Spalding’s 23-year-old daughter was notified earlier Wednesday that officials were fairly confident that the body was that of her mother.
Most Read Stories
It was not known how long the body had been in the stairwell — which is used as a fire escape — or how she got there, said Assistant Sheriff Paul Miyamoto. The interior door leading to the stairwell is alarmed and locked from the outside, Miyamoto said, adding that the stairwell “is not routinely used by staff, patients or the public.”
A member of the hospital engineering staff found the body during a routine quarterly inspection, he said.
The incident has raised questions about how the missing-persons case was handled by investigators and the city-owned, 598-bed hospital, which provides 20 percent of inpatient care in San Francisco.
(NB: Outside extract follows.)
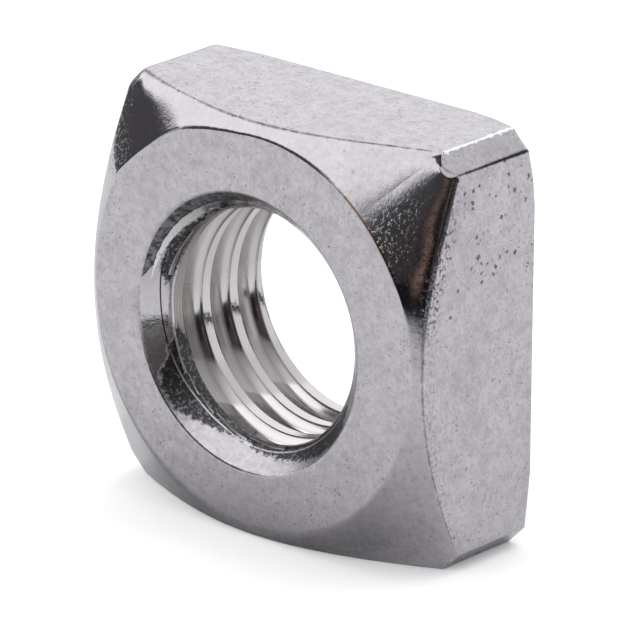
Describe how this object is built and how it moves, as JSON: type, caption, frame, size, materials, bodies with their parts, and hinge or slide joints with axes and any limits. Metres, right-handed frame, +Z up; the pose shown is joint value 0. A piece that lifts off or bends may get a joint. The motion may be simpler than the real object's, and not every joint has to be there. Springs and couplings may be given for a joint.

“The one glaring omission is how a woman was missing for 17 days in San Francisco General Hospital,” said family spokesman David Perry. “I share in the sadness and dismay of the San Francisco General and the San Francisco sheriff’s staff. I do not doubt the sincerity of their feelings.”
He added: “This is a nightmare. Lynne Spalding died alone, in a stairwell, in one of the finest medical institutions in this country. I hear that the San Francisco Sheriff’s Department initiated a search. Well, evidently it wasn’t a very good one.”
Hospital spokeswoman Rachael Kagan said Wednesday: “Everyone wants answers, and we want answers, too. We don’t have all of the answers.”
Perry said Spalding, a native of England, had worked in the travel industry and she lived not far from the hospital with her 23-year-old daughter.
In the days before she entered the hospital, Spalding had lost weight and appeared disoriented and weak, he said.
Her daughter and boyfriend took her to the hospital to be checked out and were told she needed to be admitted for treatment of a possible urinary-tract infection, Perry said. “They were worried about her. She looked sick, and she was acting sick,” he said.
She was admitted Sept. 19, and during the two nights she spent at San Francisco General, Spalding seemed to be getting better and her condition was upgraded to fair, May said. Nurses were checking on her every 15 minutes, but she disappeared Sept. 21 in the brief time between those visits, May said.
Spalding, described as being very frail, may have been disoriented as a result of medication, friends said. Her home in a four-unit apartment building is less than a mile from the hospital.